Ainsi, dans le contexte géo-politique centré sur le Moyen-Orient, en état de guerre civile et de religions, notre monde "libéral", aux prises, à distance, avec un adversaire déterminé de ses valeurs, compte sur des alliés locaux pour le contenir, en acceptant leurs propres limites sur ce plan envers leurs peuples.

Parmi ceux-ci, l'Égypte, une puissance numériquement importante, tenant une place stratégique (le Canal de Suez), et contrainte de limiter ses libertés, pour les défendre efficacement contre....ses ennemis.

En 2011, l'Égypte, relativement stable sous un régime d'origine militaire, pas vraiment librement choisi, a été "emballée' par la Révolution née en Tunisie d'un sursaut de sa jeunesse, révoltée par le régime dictatorial de Ben Ali. La jeunesse égyptienne, informée du monde par les réseaux sociaux et internet, a sauté sur l'occasion pour faire de même, contester le pouvoir établi, exiger de vraies libertés, une véritable démocratie. Elle s'est heurtée à la fois à la résistance du régime hérité du nassérisme, et au conservatisme des pères, fidèles aux principes de la religion. Une institution interdite et clandestine, les Frères Musulmans, était prête à la récupération du conservatisme des adultes, et a réussi à détourner vers elle la majorité des votes exprimés. Malgré son déplaisir, l'institution militaire, maitresse de l'ordre public, accepta le verdict des urnes, et laissa la confrérie prendre et organiser le pouvoir.

Cet exercice parut rapidement catastrophique à une partie grandissante de l'opinion, qui utilisa les leviers de la révolte, des manifestations, violentes, souvent meurtrières. La société était profondément déstabilisée, désorganisée, désespérée. Et l'allié occidental, inquiet.

La seule force organisée du pays, l'armée, sous les ordres du Maréchal Al Sissi, déposa le Président Mohamed Morsi, et organisa une nouvelle élection présidentielle, dont le candidat le mieux placé était le Maréchal Al Sissi lui-même. Il fut élu sans conteste. Mais il entreprit ce qu'on peut appeler une "épuration", visant  à écarter définitivement les responsables de l'expérience des Frères Musulmans, élus démocratiquement, renversés par la force.

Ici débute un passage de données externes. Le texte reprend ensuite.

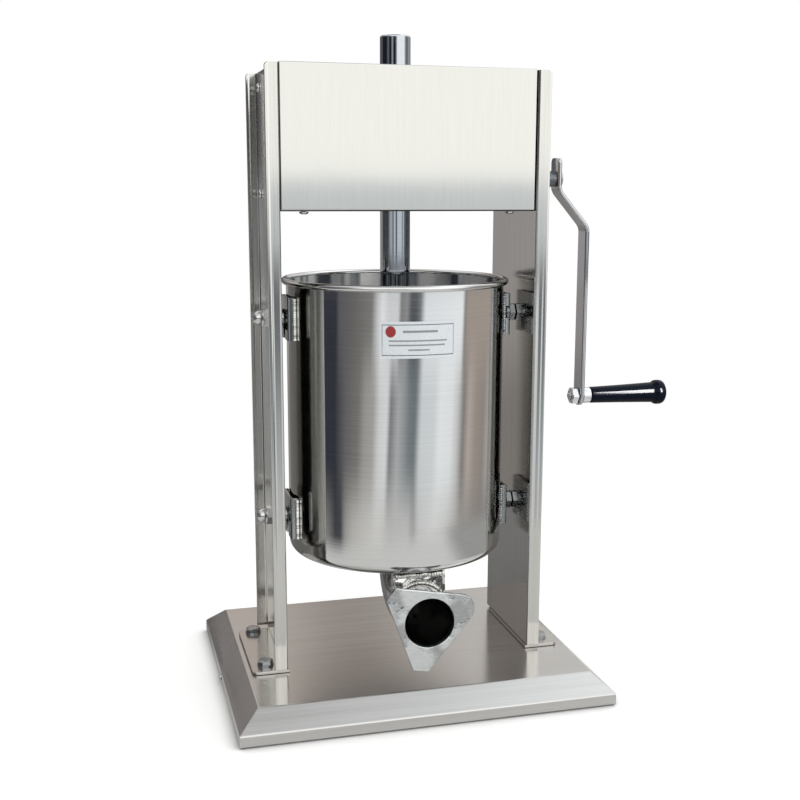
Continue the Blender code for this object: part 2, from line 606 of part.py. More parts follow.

Parmi les victimes collatérales de la répression, trois journalistes de la chaine d"information quatarie "Al Jaziraa", un citoyen canadien,Mohamed Fahmy, un Australien, Peter Greste, un égyptien, Baher Mohammed. Ils ont probablement défendu le gouvernement légitime de Mohamed Morsi, avec leurs stylos, leur seul armement. Ils ont été emprisonnés et accusés d'avoir livré de "fausses nouvelles". 

Condamnés à dix ans de prison, malgré le mécontentement évident des Occidentaux, parmi lesquels, le Canada et l'Australie, défenseurs de leurs nationaux. 

L'enjeu géopolitique fut le plus fort. L'allié égyptien était incontournable, indispensable. Les pressions en faveur des journalistes, dont la condamnation était impensable en Occident, restèrent discrètes. Un procès en apppel fut programmé, et les journalistes sortirent de prison, mais durent rester en Égypte. La peine de prison fut ramenée à trois ans.

C'était encore trop, par principe. Des ambassadeurs occidentaux, dont l'anglais, exprimèrent publiquement leur désapprobation de la décision judiciaire. Le Ministre égyptien des affaires étrangères le prit très mal.

Mais il semble bien que le Maréchal Al Sissi, chef de l'État, s'apprête à faire un geste de magnanimité, dont il faut le prier. La parole est aux intéressés, mais aussi, je le pense, aux chefs d'état occidentaux alliés de l'Égypte, directement auprès de leur collègue et ami.

Nous n'en saurons rien, mais si les affaires des journalistes se terminent par leur liberté pleine et entière...de quitter l'Égypte, nous aurons...la liberté...de supposer une suggestion fraternelle.